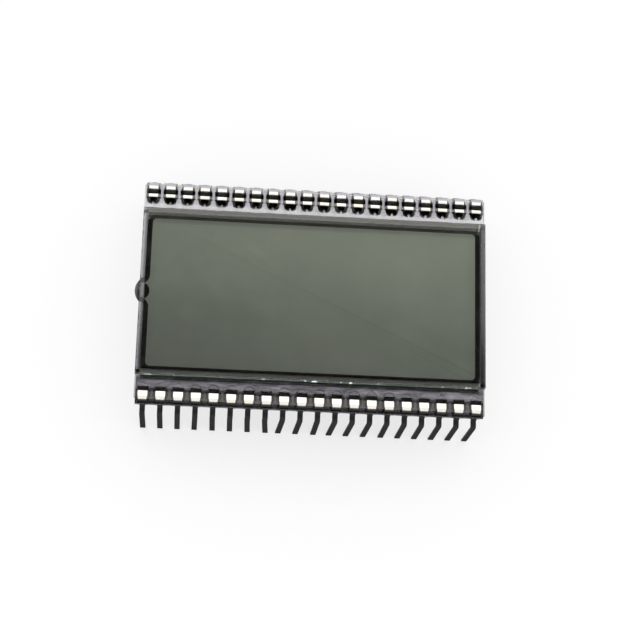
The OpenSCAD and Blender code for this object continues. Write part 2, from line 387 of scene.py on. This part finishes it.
def clear_resin():
    """The far row's resin: clear with a lavender cast under a glossy skin. Shade is painted round each contact and
    runs on past the lip in a round tongue, with a small clear spot near its end as a painted highlight; its shallow
    bands by the glass edge and by the front plate are painted near white, as painted light"""
    material, shader = new_material("clear_resin")
    x, y, z, place = shader.place()
    cloud = shader.noise(place, 0.8, detail=3)
    u, across, beside = contact_shade_places(shader)
    # Painted shade past the lip in a round tongue, with a small clear spot in it as a painted highlight
    past_lip = (u / MM - 2.1).at_least(0)
    tongue = 0.95 - (past_lip ** 3 + (across / MM) ** 3) ** (1 / 3)
    tongue = tongue.ramp(-0.05, 0.05) * u.ramp(1.8 * MM, 1.9 * MM)
    glint_spot = (0.2 * MM - ((u - 2.84 * MM) ** 2 + across ** 2) ** 0.5).ramp(-0.06 * MM, 0.06 * MM)
    beside = beside * u.ramp(0.15 * MM, 0.3 * MM) * (2.2 * MM - u).ramp(0, 0.2 * MM)
    contact_shade = beside.at_least(tongue) * (1 - glint_spot)
    tint = shader.blend(cloud.ramp(0.3, 0.7), color(0.84, 0.82, 0.88), color(0.97, 0.96, 1.0))
    # Painted light: near white in the shallow bands by the glass edge and by the front plate
    thin_and_lit = u.ramp(2.5 * MM, 2.9 * MM).at_least(1 - u.ramp(0.4 * MM, 0.7 * MM))
    tint = shader.blend(thin_and_lit * 0.85, tint, color(1.0, 1.0, 1.0))
    tint = shader.blend(contact_shade, tint, color(0.003, 0.004, 0.003))
    skin = shader.noise(place, 1.6, detail=1)
    rough = 0.03 + 0.05 * cloud + (1 - contact_shade) * (0.36 - thin_and_lit * 0.22)
    surface = shader.principled({
        "Base Color": tint, "Roughness": rough, "IOR": 1.5,
        "Transmission Weight": 1.0, "Normal": shader.bump(skin, 0.3, 0.04 * MM),
        "Coat Weight": 0.8 + 0.2 * cloud, "Coat Roughness": 0.03, "Coat IOR": 1.45,
    })
    shader.finish(shader.lets_lamps_through(surface, color(0.75, 0.75, 0.77)))
    return material


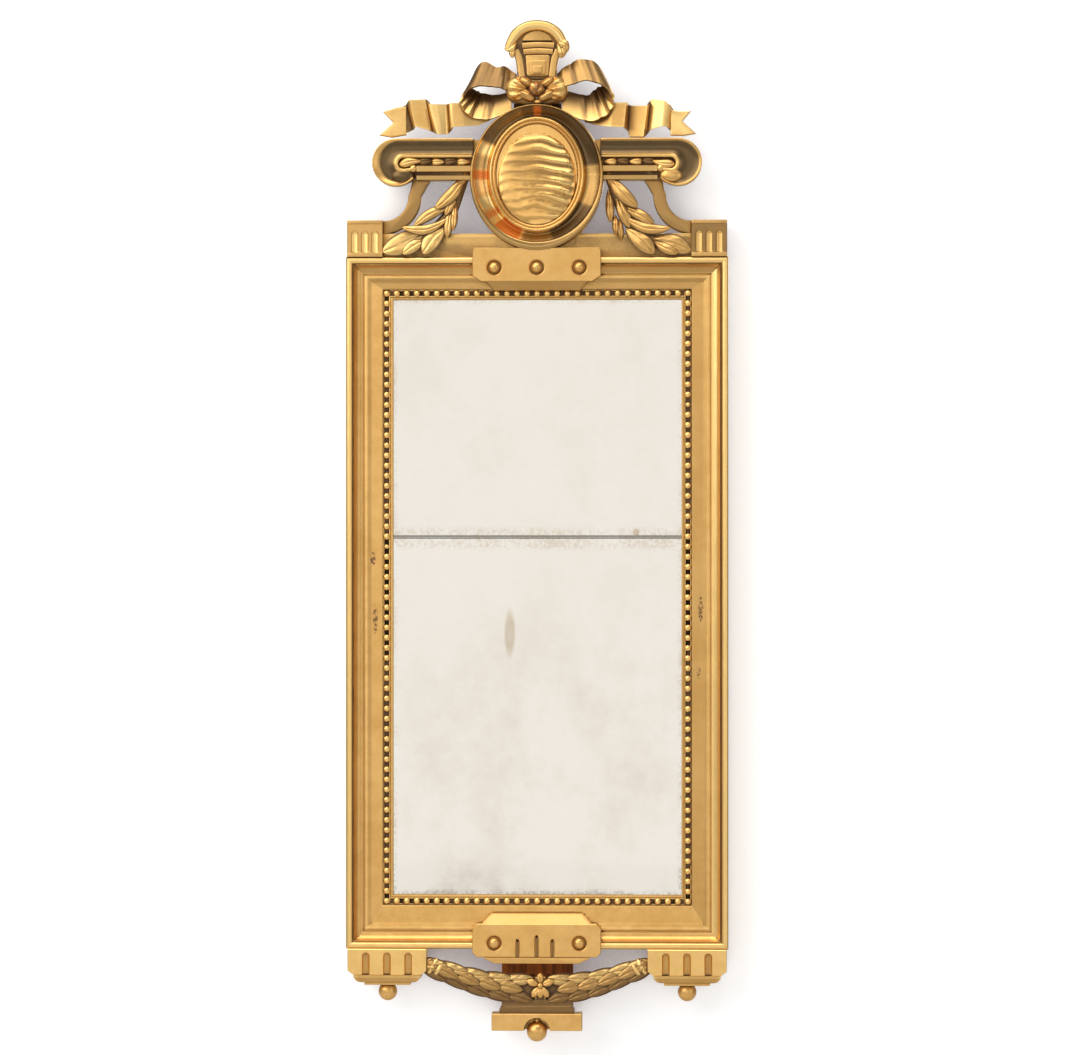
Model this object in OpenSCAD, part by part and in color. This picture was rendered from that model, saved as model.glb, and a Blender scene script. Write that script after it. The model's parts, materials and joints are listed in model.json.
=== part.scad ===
// Giltwood pier mirror: a mitred frame with two mirror plates, a carved crest with an oval
// medallion and a ribbon bow, and an apron with a laurel festoon.
// Front is -Y and up is +Z. The wall is the plane Y = 0, and a depth is measured out from it.

/* [Frame] */
// Width across the outer edges of the frame
frame_w = 450; // [420:5:500]
// Height across the outer edges of the frame
frame_h = 814; // [740:2:880]
// Depth of the frame at its outer fillet
frame_depth = 42; // [41:0.5:46]
// Depth of the flat frieze
frieze_depth = 31; // [30:0.5:33]
// Face width of each upright
stile_w = 55; // [54:1:66]
// Face width of the top rail
top_rail_w = 50; // [49:1:60]
// Face width of the bottom rail
bottom_rail_w = 63; // [54:1:72]

/* [Edge moulding] */
// Width of the rounded outer fillet
fillet_w = 9; // [8:0.5:10]
// Width of the groove beside the outer fillet
quirk_w = 1.5; // [1:0.25:2]
// Depth of the groove beside the outer fillet
quirk_cut = 3; // [2:0.5:4]
// Flat between the groove and the cove
quirk_flat = 1; // [0.5:0.25:1.5]
// Radius of the cove
cove_r = 11; // [9:0.5:12]
// Diameter of the round bead between the cove and the frieze
arris_w = 5; // [4:0.5:6]

/* [Sight edge] */
// Width of the channel that holds the pearls
bed_w = 9; // [8:0.5:10]
// Depth at the floor of the pearl channel
bed_depth = 27; // [26.5:0.25:28]
// Width of the lip beside the glass
lip_w = 3; // [2.5:0.25:4]
// Depth at the front of the lip
lip_depth = 29; // [28.5:0.25:30]
// Diameter of a pearl
pearl_d = 7.4; // [5:0.2:7.8]
// Distance between pearls
pearl_pitch = 12; // [10:0.5:16]
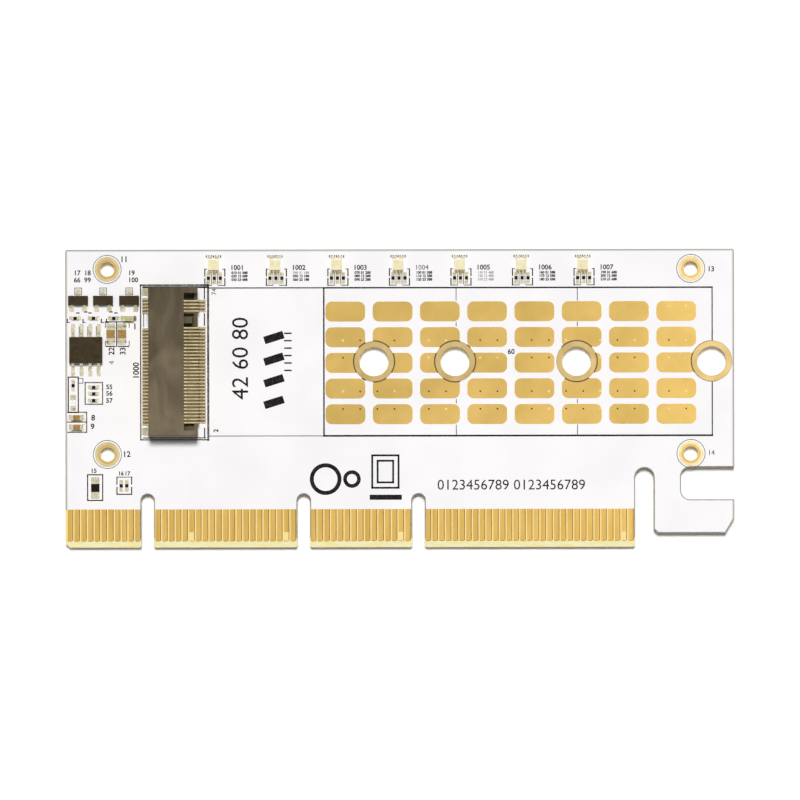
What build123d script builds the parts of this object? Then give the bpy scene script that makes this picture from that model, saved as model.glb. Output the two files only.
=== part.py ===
from build123d import *
import os
from math import radians, tan

# Board blank, millimetres
board_height = 44.1
board_thickness = 1.6
blank_corner_radius = 0.3

# Solder mask, copper and gold
mask_step = 0.04
pad_proud = 0.04

# Card edge: places are taken from the left edge, heights from the tongues' lower edge
notch_width = 1.9
notch_height = 7.9
key_notch_x = 12.15
second_notch_x = 35.25
third_notch_x = 52.25
tongue_end_x = 84.3
tongue_corner_radius = 0.3
tongue_corner_chamfer = 0.6
bevel_depth = 1.0
bevel_angle = 20.0

# Retention hook
hook_slot_width = 2.8
hook_slot_height = 11.7
hook_lift = 2.05
hook_heel_chamfer = 0.6
hook_toe_run = 1.3
hook_toe_rise = 2.2
hook_toe_height = 4.95
hook_arm_width = 4.0
hook_throat_height = 4.8
hook_throat_depth = 7.9
hook_throat_radius = 1.4

# Edge contacts
finger_pitch = 1.0
finger_width = 0.7
finger_foot = 0.98
finger_top = 5.65
short_finger_lift = 1.3
key_finger_count = 11
finger_count = 82
fingers_left_out = (33, 34, 50, 51)
front_short_fingers = (17, 31, 48, 81)
rear_short_fingers = (1,)
key_to_finger = 1.5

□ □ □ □

### Exercise
Copy every line verbatim.

### Result for this exercise
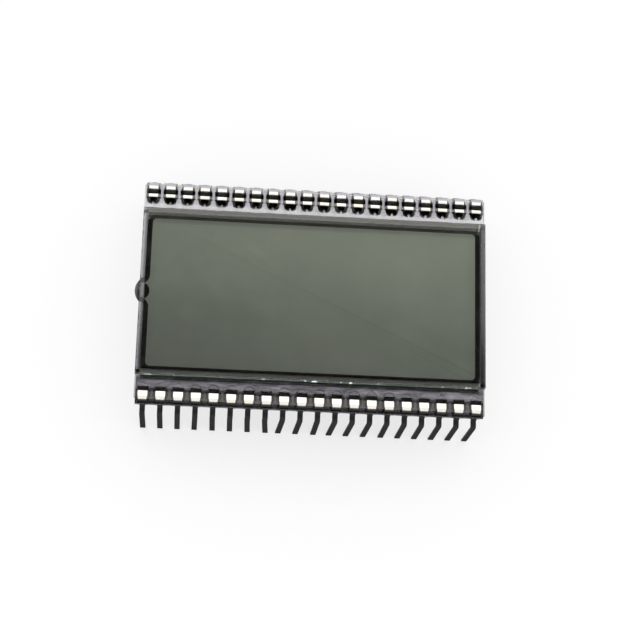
The OpenSCAD and Blender code for this object continues. Write part 2, from line 387 of scene.py on. This part finishes it.
def clear_resin():
    """The far row's resin: clear with a lavender cast under a glossy skin. Shade is painted round each contact and
    runs on past the lip in a round tongue, with a small clear spot near its end as a painted highlight; its shallow
    bands by the glass edge and by the front plate are painted near white, as painted light"""
    material, shader = new_material("clear_resin")
    x, y, z, place = shader.place()
    cloud = shader.noise(place, 0.8, detail=3)
    u, across, beside = contact_shade_places(shader)
    # Painted shade past the lip in a round tongue, with a small clear spot in it as a painted highlight
    past_lip = (u / MM - 2.1).at_least(0)
    tongue = 0.95 - (past_lip ** 3 + (across / MM) ** 3) ** (1 / 3)
    tongue = tongue.ramp(-0.05, 0.05) * u.ramp(1.8 * MM, 1.9 * MM)
    glint_spot = (0.2 * MM - ((u - 2.84 * MM) ** 2 + across ** 2) ** 0.5).ramp(-0.06 * MM, 0.06 * MM)
    beside = beside * u.ramp(0.15 * MM, 0.3 * MM) * (2.2 * MM - u).ramp(0, 0.2 * MM)
    contact_shade = beside.at_least(tongue) * (1 - glint_spot)
    tint = shader.blend(cloud.ramp(0.3, 0.7), color(0.84, 0.82, 0.88), color(0.97, 0.96, 1.0))
    # Painted light: near white in the shallow bands by the glass edge and by the front plate
    thin_and_lit = u.ramp(2.5 * MM, 2.9 * MM).at_least(1 - u.ramp(0.4 * MM, 0.7 * MM))
    tint = shader.blend(thin_and_lit * 0.85, tint, color(1.0, 1.0, 1.0))
    tint = shader.blend(contact_shade, tint, color(0.003, 0.004, 0.003))
    skin = shader.noise(place, 1.6, detail=1)
    rough = 0.03 + 0.05 * cloud + (1 - contact_shade) * (0.36 - thin_and_lit * 0.22)
    surface = shader.principled({
        "Base Color": tint, "Roughness": rough, "IOR": 1.5,
        "Transmission Weight": 1.0, "Normal": shader.bump(skin, 0.3, 0.04 * MM),
        "Coat Weight": 0.8 + 0.2 * cloud, "Coat Roughness": 0.03, "Coat IOR": 1.45,
    })
    shader.finish(shader.lets_lamps_through(surface, color(0.75, 0.75, 0.77)))
    return material


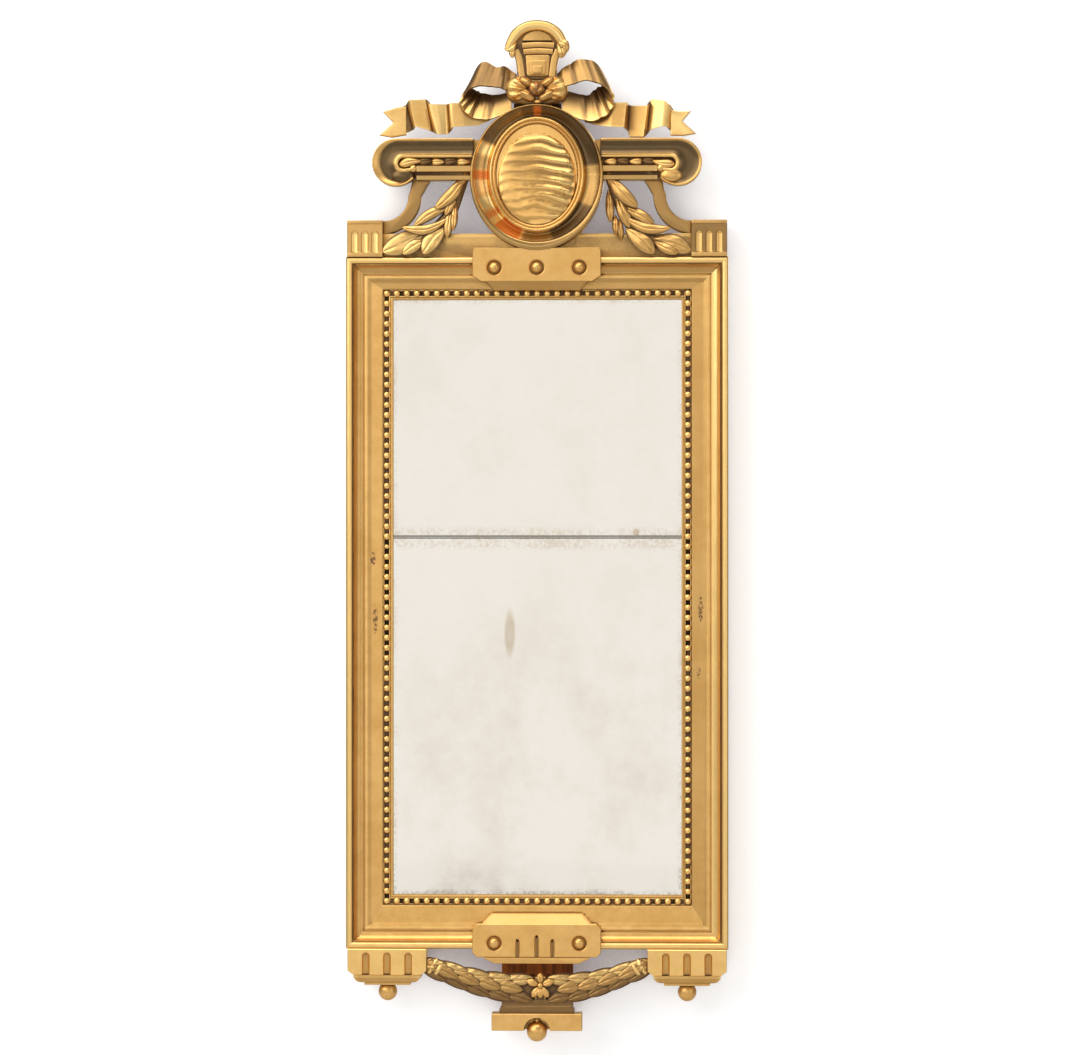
Model this object in OpenSCAD, part by part and in color. This picture was rendered from that model, saved as model.glb, and a Blender scene script. Write that script after it. The model's parts, materials and joints are listed in model.json.
=== part.scad ===
// Giltwood pier mirror: a mitred frame with two mirror plates, a carved crest with an oval
// medallion and a ribbon bow, and an apron with a laurel festoon.
// Front is -Y and up is +Z. The wall is the plane Y = 0, and a depth is measured out from it.

/* [Frame] */
// Width across the outer edges of the frame
frame_w = 450; // [420:5:500]
// Height across the outer edges of the frame
frame_h = 814; // [740:2:880]
// Depth of the frame at its outer fillet
frame_depth = 42; // [41:0.5:46]
// Depth of the flat frieze
frieze_depth = 31; // [30:0.5:33]
// Face width of each upright
stile_w = 55; // [54:1:66]
// Face width of the top rail
top_rail_w = 50; // [49:1:60]
// Face width of the bottom rail
bottom_rail_w = 63; // [54:1:72]

/* [Edge moulding] */
// Width of the rounded outer fillet
fillet_w = 9; // [8:0.5:10]
// Width of the groove beside the outer fillet
quirk_w = 1.5; // [1:0.25:2]
// Depth of the groove beside the outer fillet
quirk_cut = 3; // [2:0.5:4]
// Flat between the groove and the cove
quirk_flat = 1; // [0.5:0.25:1.5]
// Radius of the cove
cove_r = 11; // [9:0.5:12]
// Diameter of the round bead between the cove and the frieze
arris_w = 5; // [4:0.5:6]

/* [Sight edge] */
// Width of the channel that holds the pearls
bed_w = 9; // [8:0.5:10]
// Depth at the floor of the pearl channel
bed_depth = 27; // [26.5:0.25:28]
// Width of the lip beside the glass
lip_w = 3; // [2.5:0.25:4]
// Depth at the front of the lip
lip_depth = 29; // [28.5:0.25:30]
// Diameter of a pearl
pearl_d = 7.4; // [5:0.2:7.8]
// Distance between pearls
pearl_pitch = 12; // [10:0.5:16]
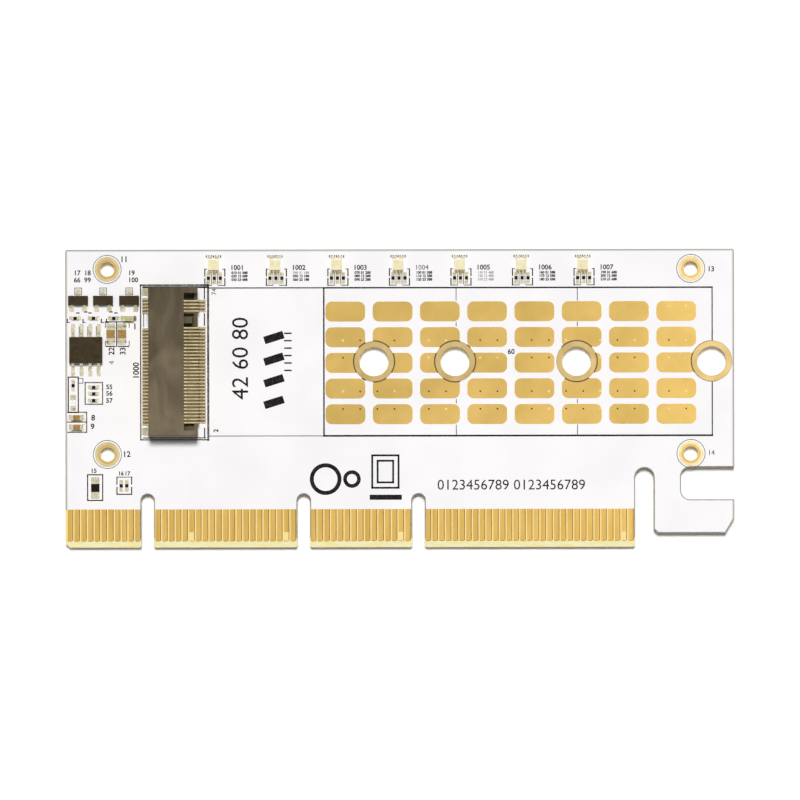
What build123d script builds the parts of this object? Then give the bpy scene script that makes this picture from that model, saved as model.glb. Output the two files only.
=== part.py ===
from build123d import *
import os
from math import radians, tan

# Board blank, millimetres
board_height = 44.1
board_thickness = 1.6
blank_corner_radius = 0.3

# Solder mask, copper and gold
mask_step = 0.04
pad_proud = 0.04

# Card edge: places are taken from the left edge, heights from the tongues' lower edge
notch_width = 1.9
notch_height = 7.9
key_notch_x = 12.15
second_notch_x = 35.25
third_notch_x = 52.25
tongue_end_x = 84.3
tongue_corner_radius = 0.3
tongue_corner_chamfer = 0.6
bevel_depth = 1.0
bevel_angle = 20.0

# Retention hook
hook_slot_width = 2.8
hook_slot_height = 11.7
hook_lift = 2.05
hook_heel_chamfer = 0.6
hook_toe_run = 1.3
hook_toe_rise = 2.2
hook_toe_height = 4.95
hook_arm_width = 4.0
hook_throat_height = 4.8
hook_throat_depth = 7.9
hook_throat_radius = 1.4

# Edge contacts
finger_pitch = 1.0
finger_width = 0.7
finger_foot = 0.98
finger_top = 5.65
short_finger_lift = 1.3
key_finger_count = 11
finger_count = 82
fingers_left_out = (33, 34, 50, 51)
front_short_fingers = (17, 31, 48, 81)
rear_short_fingers = (1,)
key_to_finger = 1.5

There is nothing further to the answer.